I can see some solutions to this problem such as looking at alternative measures (BUT THEY MUST MEET THE MINIMUM CRITERIA - SEE ABOVE), and/or applying restrictions to stop larger vehicles using the road.

So, would I go back to flat roads, 2-way or not? Well, that's easy, the real question is whether I would trade my cracked plaster for 1 or more dead or maimed child. Err.....I guess that's a "no" then. Could we do better than humps? Sure, as long as whatever is done is effective. I have no issue with looking at alternatives.
By coincidence a sobering article in today's Independent.

http://www.independent.co.uk/news/uk/home-news/the-day-i-hit-a-chil...
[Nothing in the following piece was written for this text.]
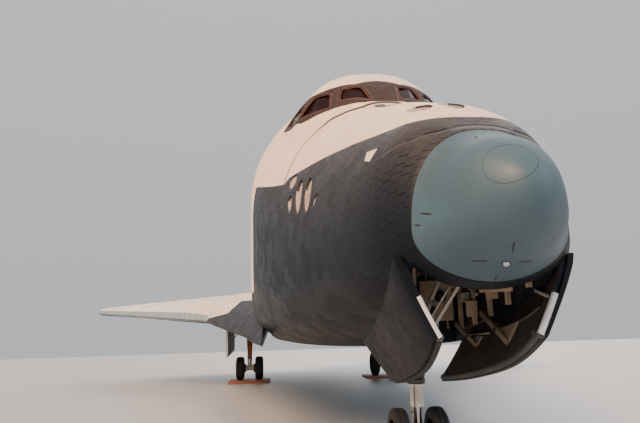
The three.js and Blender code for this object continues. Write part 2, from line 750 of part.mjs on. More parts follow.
function elevon({ from, to, arms }, way) {
  const ring = (y) => {
    const [x, , z] = elevonAxis(y);
    const radius = elevonRadius(y);
    const front = Array.from({ length: 11 }, (_, i) => {
      const angle = THREE.MathUtils.degToRad(90 + 18 * i);
      return [x + radius * Math.cos(angle), way * y, z + radius * Math.sin(angle)];
    });
    const end = wingBottom(y) + 0.35 * radius;
    return [...front, [trailingEdge(y), way * y, end], [trailingEdge(y), way * y, end + 1.6]];
  };
  let solid = loft([ring(from), ring(to)]);
  for (const y of arms) {
    const [x, , z] = elevonAxis(y);
    const half = arm.slot / 2;
    const [near, far] = [way * (y - half), way * (y + half)];
    const span = [Math.min(near, far), Math.max(near, far)];
    const room = armHeight(y) / Math.cos(elevonUp) + 0.35;
    const pinFrom = onHinge(elevonAxis, way, y - half - 1);
    const pinTo = onHinge(elevonAxis, way, y + half + 1);
    solid = solid
      .subtract(box(x - 30, x, ...span, z - 30, z + 30))
      .subtract(rod([x, near, z], [x, far, z], room, undefined, 16))
      .add(rod(pinFrom, pinTo, arm.pinRadius));
  }
  return solid;
}

// Body flap under the main engines
const flap = hinges.flap;
const flapArms = [-75, 0, 75];
const flapArm = { thickness: 3, slot: 4.4, height: 3 };
const flapAxis = (y) => [flap.x, y, flap.z];

function flapLugs() {
  let lugs;
  for (const y of flapArms) {
    const half = flapArm.thickness / 2;
    const lug = hingeArm(flapAxis, 1, flapArm.height, 20, y - half, y + half);
    lugs = lugs ? lugs.add(lug) : lug;
  }
  return lugs;
}

function bodyFlap() {
  const ring = (y) => {
    const front = Array.from({ length: 13 }, (_, i) => {
      const angle = THREE.MathUtils.degToRad(90 + 15 * i);
      return [flap.x + flap.radius * Math.cos(angle), y, flap.z + flap.radius * Math.sin(angle)];
    });
    return [...front, [1613, y, 281], [1613, y, 284]];
  };
  let solid = loft([ring(-flap.halfSpan), ring(flap.halfSpan)]);
  for (const y of flapArms) {
    const half = flapArm.slot / 2;
    const { x, z } = flap;
    solid = solid
      .subtract(box(x - 20, x, y - half, y + half, z - 20, z + 20))
      .subtract(rod([x, y - half, z], [x, y + half, z], flapArm.height + 0.8, undefined, 16))
      .add(rod([x, y - half - 1, z], [x, y + half + 1, z], arm.pinRadius));
  }
  return solid;
}

// Height in the vehicle's own frame of a wheel axle that stands lift above the floor
function axleHeight(x, standing) {
  return (floorBelowDatum + standing - x * Math.sin(noseDown)) / Math.cos(noseDown);
}

const facetFlat = Math.cos(Math.PI / 24);
const noseAxle = axleHeight(noseGear.x, noseGear.wheelRadius * facetFlat);
const mainAxle = axleHeight(mainGear.x, plate.height + seat + mainGear.wheelRadius);
const plumb = noseDown / (2 * Math.PI / 24);

// Tyre of 24 flats turned about the axle; turn brings a flat (0.5) or a corner (0) under it
function tyre({ x, wheelRadius: radius, wheelWidth: width }, y, z, rim, turn) {
  const shape = [
    [rim, -0.36], [0.74 * radius, -0.5], [0.92 * radius, -0.44], [radius, -0.27],
    [radius, 0.27], [0.92 * radius, 0.44], [0.74 * radius, 0.5], [rim, 0.36],
  ];
  const profile = [...shape, shape[0]].map(([r, part]) => [r, part * width]);
  return turned(profile, [x, y, z], [0, 1, 0], 24, turn + plumb);
}

// Two wheel centres on one turning axle
function wheelPair({ x, wheelOffset, wheelWidth }, y, z, rim, axleRadius, turn) {
  const half = 0.34 * wheelWidth;
  let pair = rod([x, y - wheelOffset, z], [x, y + wheelOffset, z], axleRadius);
  for (const way of [1, -1]) {
    const middle = y + way * wheelOffset;
    const face = [[0, half], [0.35 * rim, half], [0.45 * rim, 0.3 * half], [0.86 * rim, 0.3 * half]];
    const inside = [[0, -0.4 * half], [rim - seat, -half], [rim - seat, half]];
    const profile = [...inside, ...face.reverse()].map(([r, out]) => [r, way * out]);
    pair = pair.add(turned(profile, [x, middle, z], [0, 1, 0], 24, turn + plumb));
  }
  return pair;
}

// Nose leg: fixed upper cylinder and braces, and the steered lower part
const strut = { collarTop: 261, collarLow: 254.5, sleeveLow: 242, top: 322 };

function noseLeg() {
  const { x } = noseGear;
  const trunnion = noseWell.half - 0.1;
  return rod([x, 0, strut.collarTop + seat], [x, 0, strut.top], 3.2, undefined, 16)
    .add(rod([x, -trunnion, 318], [x, trunnion, 318], 2.6))
    .add(rod([x, 0, 276], [x - 46, 0, 326], 2))
    .add(rod([x - 46, -14, noseWell.top - seat - 2], [x - 46, 14, noseWell.top - seat - 2], 2))
    .add(box(x - 3, x + 3, -3, 3, 318, noseWell.top - seat));
}

function noseSteering() {
  const { x } = noseGear;
  const sleeve = rod([x, 0, strut.sleeveLow], [x, 0, strut.collarLow + 1], 4, undefined, 16);
  const piston = rod([x, 0, noseAxle], [x, 0, strut.sleeveLow + 1], 2.3, undefined, 16);
  const links = box(x + 2, x + 7, -1.6, 1.6, 228, 231).add(rod([x + 6, 0, 229], [x + 9, 0, 237], 1.3));
  return rod([x, 0, strut.collarLow], [x, 0, strut.collarTop], 5.4, undefined, 16)
    .add(sleeve)
    .add(piston)
    .add(links)
    .add(rod([x + 9, 0, 237], [x + 3, 0, 245], 1.3))
    .add(rod([x, -4.5, noseAxle], [x, 4.5, noseAxle], 3.4, undefined, 16))
    .subtract(rod([x, -6, noseAxle], [x, 6, noseAxle], holeRadius(1.8), undefined, 12, 0.5));
}

function mainLeg(way) {
  const { x, y } = mainGear;
  const side = way * y;
  return rod([x, side, 235], [x, side, 303 - seat], 6, undefined, 16)
    .add(rod([x, side, mainAxle], [x, side, 236], 4, undefined, 16))
    .add(rod([x, side - way * 20, 297], [x, side + way * 20, 297], 3))
    .add(rod([x, side, 238], [x - 60, side, 296], 2.4))
    .add(box(x - 66, x - 54, side - 8, side + 8, 293, 303 - seat))
    .add(rod([x + 4, side, 238], [x + 14, side, 212], 1.6))
    .add(rod([x + 14, side, 212], [x + 2, side, 188], 1.6))
    .add(rod([x, side - 7, mainAxle], [x, side + 7, mainAxle], 5, undefined, 16))
    .subtract(rod([x, side - 9, mainAxle], [x, side + 9, mainAxle], holeRadius(2.8), undefined, 12, 0.5));
}

// Height of the underside at a distance y from the middle
function underside(x, y) {
  const [, bottom, , halfWidth, widest, , squareness] = sampled(bodySections, x);
  return widest - (widest - bottom) * (1 - (y / halfWidth) ** squareness) ** (1 / squareness);
}

// Open gear doors, curved plates that hang inside the long edges of their well
function noseDoor(way) {
  const panel = { top: 3.5, thickness: 2.4, frontDrop: 28, rearDrop: 24, lean: 9.5, edge: noseWell.half - seat };
  const ring = (x) => {
    const top = underside(x, panel.edge) + panel.top;
    const drop = THREE.MathUtils.mapLinear(x, noseWell.from, noseWell.to, panel.frontDrop, panel.rearDrop);
    const steps = [0, 0.25, 0.5, 0.75, 1];
    const outer = steps.map((t) => [panel.edge - panel.lean * t ** 1.25, top - drop * t]);
    const inner = outer.map(([y, z]) => [y - panel.thickness, z + 0.1]).reverse();
    return [...outer, ...inner].map(([y, z]) => [x, way * y, z]);
  };
  return loft([ring(noseWell.from + 1), ring(noseWell.from + 60), ring(noseWell.to - 1)]);
}

function mainDoor(way) {
  const [inner, outer] = [166.8, 170 - seat];
  const top = 275;
  const low = wingBottom(170) - 57;
  const outline = [[1042, top], [1192, top], [1192, low + 3], [1189, low], [1045, low], [1042, low + 3]];
  return prism(outline, 'xz', way > 0 ? inner : -outer, way > 0 ? outer : -inner);
}

// Level plate under a pair of main wheels, turned back from the vehicle's nose-down frame
function wheelPlate(way) {
  const { side, height } = plate;
  const geometry = new THREE.BoxGeometry(side, side, height);
  geometry.translate(0, 0, height / 2 - mainGear.wheelRadius - height - seat).rotateY(noseDown);
  geometry.translate(mainGear.x, way * mainGear.y, mainAxle);
  return solidOf(geometry);
}

add('nose_cap', body(noseTip, capEnd - seat), 'noseGrey');
add('forward_thruster_module', thrusterModule(), 'whiteTile');
add('forward_fuselage', forwardFuselage(), 'blackTile');
add('flight_deck', flightDeck(), 'deckGrey');
add('side_hatch', sideHatch(), 'blackTile');
add('mid_fuselage', midFuselage(), 'whiteTile');
add('aft_fuselage', aftFuselage(), 'whiteTile');
for (const unit of engines) {
  const entry = alongEngine(unit, engine.seatEnd + seat);
  add(unit.name, bell(entry, engineWay(unit).toArray(), engine, 24), 'nozzle');
}
add('fin', fin(), 'whiteTile');
add('rudder_spine', rudderSpine(), 'nozzle');
add('body_flap', bodyFlap(), 'blackTile');
add('nose_gear_leg', noseLeg(), 'gearWhite');
add('nose_gear_steering', noseSteering(), 'gearWhite');
const noseRim = 8;
const mainRim = 10.5;
add('nose_wheels', wheelPair(noseGear, 0, noseAxle, noseRim, 1.8, 0.5), 'wheelMetal');
for (const { name, way } of sides) {
  for (const [place, corners] of Object.entries(windowCorners)) {
    add(`window_${place}_${name}`, windowPane(corners, way), 'glass');
  }
  add(`payload_bay_door_${name}`, bayDoor(way), 'whiteTile');
  add(`orbital_engine_pod_${name}`, pod(way), 'whiteTile');
  add(`orbital_engine_nozzle_${name}`, podBell(way), 'nozzle');
  add(`rudder_panel_${name}`, rudderPanel(way), 'whiteTile');
  add(`wing_${name}`, wing(way), 'whiteTile');
  add(`wing_leading_edge_${name}`, wholeWing(way).intersect(leadingStrip(way, 0)), 'edgeGrey');
  for (const unit of elevons) add(`elevon_${unit.name}_${name}`, elevon(unit, way), 'whiteTile');
  add(`nose_tyre_${name}`, tyre(noseGear, way * noseGear.wheelOffset, noseAxle, noseRim, 0.5), 'tyre');
  add(`nose_gear_door_${name}`, noseDoor(way), 'blackTile');
  add(`main_gear_leg_${name}`, mainLeg(way), 'gearWhite');
  const middle = way * mainGear.y;
  add(`main_wheels_${name}`, wheelPair(mainGear, middle, mainAxle, mainRim, 2.8, 0), 'wheelMetal');
  for (const [place, out] of [['inner', -way], ['outer', way]]) {
    const y = middle + out * mainGear.wheelOffset;
    add(`main_tyre_${place}_${name}`, tyre(mainGear, y, mainAxle, mainRim, 0), 'tyre');
  }
  add(`main_gear_door_${name}`, mainDoor(way), 'blackTile');
  add(`wheel_plate_${name}`, wheelPlate(way), 'plateOrange');
}

// The origin is under the middle of the vehicle's box, on the floor
orbiter.updateMatrixWorld(true);
const reach = new THREE.Box3().setFromObject(orbiter, true);
ship.position.y = -(reach.min.y + reach.max.y) / 2;

export default orbiter;
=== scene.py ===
# Winged orbiter parked on its landing gear: the looks of every piece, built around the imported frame
import math

import bmesh
import bpy
import numpy as np
from mathutils import Matrix, Vector


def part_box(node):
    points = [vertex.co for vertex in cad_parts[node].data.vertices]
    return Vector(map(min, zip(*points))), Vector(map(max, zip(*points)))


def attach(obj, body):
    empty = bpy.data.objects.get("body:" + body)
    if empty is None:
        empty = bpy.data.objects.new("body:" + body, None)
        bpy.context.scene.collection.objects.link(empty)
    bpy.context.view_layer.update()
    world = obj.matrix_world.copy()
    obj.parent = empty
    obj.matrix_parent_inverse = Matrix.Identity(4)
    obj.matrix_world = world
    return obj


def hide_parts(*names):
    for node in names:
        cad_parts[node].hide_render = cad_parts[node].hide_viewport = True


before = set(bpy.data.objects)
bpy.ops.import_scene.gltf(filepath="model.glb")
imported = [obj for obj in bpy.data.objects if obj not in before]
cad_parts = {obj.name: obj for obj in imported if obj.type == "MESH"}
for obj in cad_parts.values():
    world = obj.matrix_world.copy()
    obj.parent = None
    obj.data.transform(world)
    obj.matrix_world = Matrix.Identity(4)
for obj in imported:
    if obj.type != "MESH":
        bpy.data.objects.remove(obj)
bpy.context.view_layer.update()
print("frame loaded:", len(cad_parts), "nodes")

# Stations are in inches, as on the vehicle's own drawings: x aft, y to starboard, z up
inch = 0.0254
parked = {"noseDown": 4.2, "floorBelowDatum": 237.97, "tipX": 236, "tipTop": 336}
tilt = math.radians(parked["noseDown"])
tipRun = parked["tipX"] * math.cos(tilt) - parked["tipTop"] * math.sin(tilt)
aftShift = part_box("nose_cap")[0].y / inch - tipRun
sides = (("right", 1), ("left", -1))


def toRow(points):  # station inches to metres in the frame
    p = np.asarray(points, float)
    along = p[..., 0] * math.cos(tilt) - p[..., 2] * math.sin(tilt) + aftShift
    up = p[..., 0] * math.sin(tilt) + p[..., 2] * math.cos(tilt) - parked["floorBelowDatum"]
    return np.stack([-p[..., 1], along, up], -1) * inch


def toStation(points):
    p = np.asarray(points, float) / inch
    along, up = p[..., 1] - aftShift, p[..., 2] + parked["floorBelowDatum"]
    x = along * math.cos(tilt) + up * math.sin(tilt)
    return np.stack([x, -p[..., 0], up * math.cos(tilt) - along * math.sin(tilt)], -1)


def rowDirection(direction):
    return Vector(toRow(direction) - toRow((0, 0, 0))).normalized()


# Camera first: low in front of the nose, a little to its starboard side, looking up
cameraView = {
    "place": (87.5, 78.6, 300.4),
    "yaw": -4.8,
    "pitch": 10.12,
    "roll": -1.5,
    "focalPixels": 522,
    "imageWidth": 640,
    "sensor": 36,
}


def addCamera(v):
    yaw, pitch, roll = (math.radians(v[k]) for k in ("yaw", "pitch", "roll"))
    ahead = Vector((math.cos(pitch) * math.cos(yaw), math.cos(pitch) * math.sin(yaw), math.sin(pitch)))
    level = ahead.cross(Vector((0, 0, 1))).normalized()
    upright = level.cross(ahead)
    right = level * math.cos(roll) + upright * math.sin(roll)
    up = upright * math.cos(roll) - level * math.sin(roll)
    data = bpy.data.cameras.new("camera")
    data.sensor_width = v["sensor"]
    data.lens = v["focalPixels"] / v["imageWidth"] * v["sensor"]
    data.clip_end = 500
    camera = bpy.data.objects.new("camera", data)
    turn = Matrix([rowDirection(right), rowDirection(up), -rowDirection(ahead)]).transposed()
    camera.matrix_world = Matrix.Translation(Vector(toRow(v["place"]))) @ turn.to_4x4()
    bpy.context.scene.collection.objects.link(camera)
    bpy.context.scene.camera = camera


addCamera(cameraView)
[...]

Please let's keep the humps until (hopefully not "unless") we can find a better solution.
There are lots of drivers out there who are not nearly as nice as the doctor who wrote this...
Good article, Mark. Point well made. Thanks for the link.
Sure. I think it's quite understandable that people who were not living here before the humps might imagine that removing them would be an improvement. However, this is one of those unusual situations where there is no mystery - lots of us know exactly what the result is if we go back to flat roads and/or 2-way traffic. Any efforts should be put into looking at alternative speed control measures. "Voluntary" measures alone (signs which flash to drivers going above the speed limit etc) will not do as they probably only work really well with people who are going to react to them, i.e those with a certain amount of caring about people, and an ability to project and understand the potential impact of their actions on others. Nasty sociopathic people, who can be very self-centred and lacking in empathy, imagination or remorse, will likely ignore them. Such people do however tend to be interested in self-preservation not only of themselves, but oddly also their treasured motor as well - "it's the only language they understand", as the authoritarians would say.
That's surely enough cod psychology for a Friday night though - no doubt this may provoke a storm of responses !
Actually I was here pre-hump and am a two-way-no-humper by inclination, but the article you linked to makes a good case looked at from the perspective of those with kids.
I think if we only changed one of the inputs to the situation (eg removed the humps), but leave everything else the same, then I am 100% confident in my dire predictions, have seen them already first hand. However, if other inputs were also changed, then who knows what might be possible, including 2-way, flat roads, whatever.
IMHO, one of the big issues with the Ladder Roads is that they are so like runways, principally a conduit from somewhere to somewhere else. Unfortunately the lack of a proper cross road, with the Passage having some issues of its own, makes it difficult to envisage an "island of calm" and community feeling like the Gardens seems to be. It's an attractive idea to close of the Wightman Road ends, focus on the Passage and maybe opening up the river. However, no doubt that has also been looked at, and I imagine traffic planning must be mainly a zero sum game, so the residents of Wightman and users of Green Lanes would no doubt suffer as a result?
Thankfully, our first rate new(-ish) local sergeant is a traffic guy. He's got some great ideas about how traffic an be controlled on the Ladder. One can only hope he'll be listened to and that local politics won't get in the way.
Of course we need a means of slowing down senseless speeding. The problem is just that our council planners and roadworthies aren't prepared to adopt more appropriate, environmetally friendly, family centred measures that would have the same effect. Over the years i've had the opportunity to visit several towns & cities in Europe. Most recently we visited Salzburg in Austria where its the norm to have pedestrian streets shaped & curved by small plots of trees and plants, set in decorated bases which lead into the road alternately from right & left. This soft technique simply obliges cars drivers to show proper restraint, to drive at a slower pace and not in a straight line.
The result is much softer, attractive looking streets, no thudding harsh unsightly bumps or bollards and exactly the level of traffic calming and speed control that we all - our children in particular- deserve.
Its not so hard or so expensive, its just that our planners like using concrete & tar and think we're all programmed to walk along unsightly straight roads. Its not genius. It just seems we just seem to have conditioned ourselves to living car first, people second. There's clearly a need for traffic calming but there's absolutely no need for anyone to take the hump !!
Cheers
GK
I agree with you but that leaves nowhere to park your car.